Source: Bradenton Herald

They still look like the Bon Jovi of old - with their leather jackets and jeans. And they still act like the boys from New Jersey, proud of their musical brotherhood that spawned nu- merous hit albums and No. 1 singles.

But still, there is something different, something unexpected from one of the biggest rock bands of the past few decades. At first listen, it's their sound. It's well . . . different. And perhaps even more surprising, it's intentional, they say.

Fresh off their crossover success with a country remake of "Who Says You Can't Go Home" with Sugarland's Jennifer Nettles, which earned them the sole Grammy of their 25-year career, Bon Jovi is releasing the country-influenced album "Lost Highway" on Tuesday on Island Records. And nobody in the band seems sure what the reception will be - from their fans to the country music industry.

"Who knows? This record might be over in three weeks. Or it might have 10 singles on it," Jon Bon Jovi said during a recent interview.

"I just found myself listening to this kind of music, and finding that they were telling stories. That's something we've been doing our whole career," he said. "So it was very much a fit for us."

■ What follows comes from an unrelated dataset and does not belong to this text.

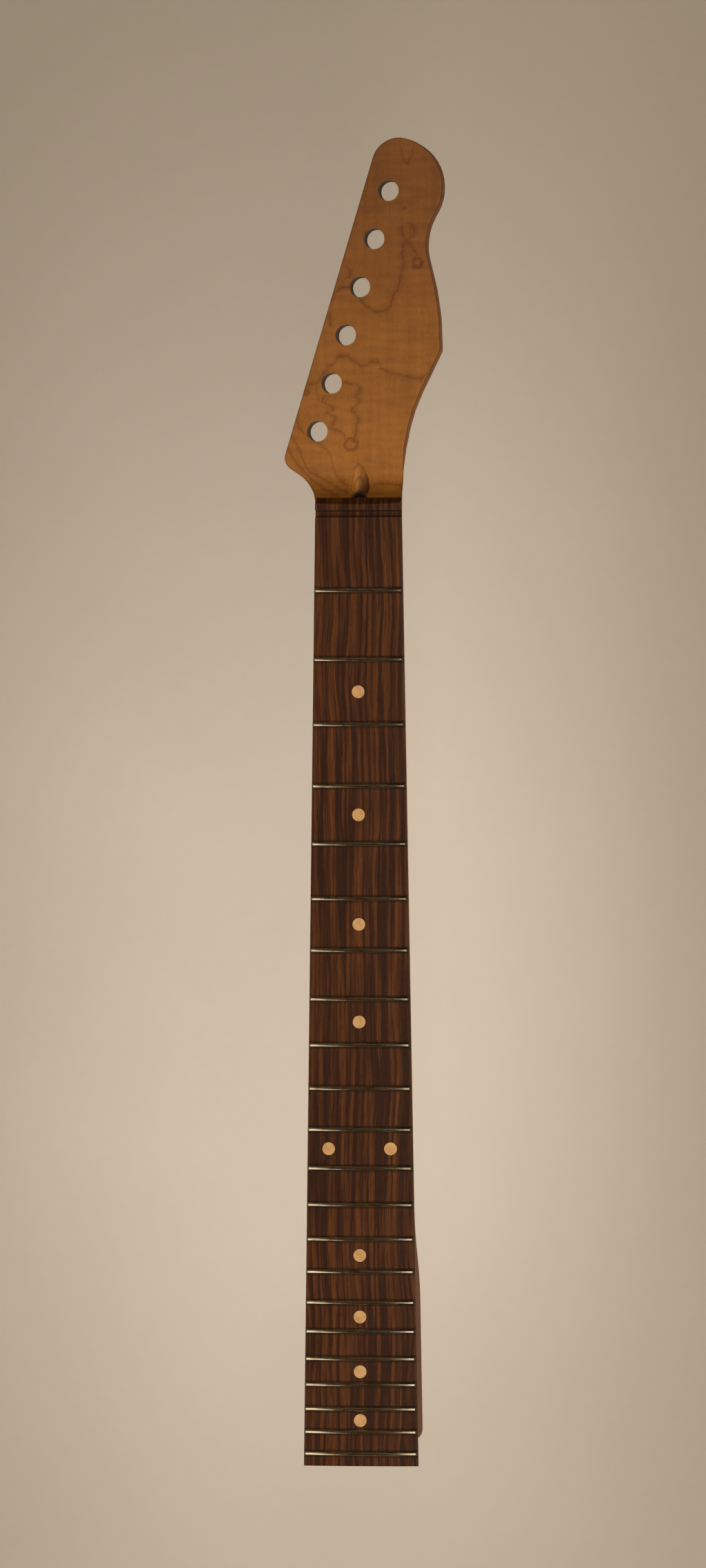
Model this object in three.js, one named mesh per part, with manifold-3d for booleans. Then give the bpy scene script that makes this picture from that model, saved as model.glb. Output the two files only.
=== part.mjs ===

But while the albums of Bon Jovi's career have tended in the past decade to be more socially or politically influenced ("Bounce" was inspired by 9/11, "Have a Nice Day" followed the presidential election), this album appears to be personal, filled with stories inspired by the band members' lives, loves and losses. And for a group that has made every effort to avoid tabloid headlines and VH1-style "Behind the Music" stories, the band has had more than enough of those moments to go around in the past few years.

It was the inspiration behind the album, which despite its lukewarm reception from critics has already received a fair amount of airplay for its first single "(You Want to) Make a Memory."

"Richie (Sambora) and David (Bryan) suffered a lot in the last year, a lot of pain. In what had been a very peaceful decade and a half, suddenly there was a lot of pain in the organization," Bon Jovi said. "I think it was cathartic for Richie to express with me or through me the hell he has been dealing with: losing his dad, losing the wife. And David, it's the same thing. So it was an easy record to write."

Bryan, who broke up with his wife recently, said Bon Jovi is always looking for musical subject matter. "There's some personal turmoils that showed up on this record. It's a cleansing process, I think."

In what Sambora told the AP was one of his first sit-down interviews in two years, following the breakup with his wife, Heather Locklear, and his romance with her friend Denise Richards (the two have since split), he said the songs reflect the heartache.

"It's interesting, the changes I've gone through in my life. I think I've brought a lot of the dramatics here within the lyric in a bunch of different places - just from the stuff that's been going on with me. I think even the songs I didn't write with Jon, I think he used me as his muse."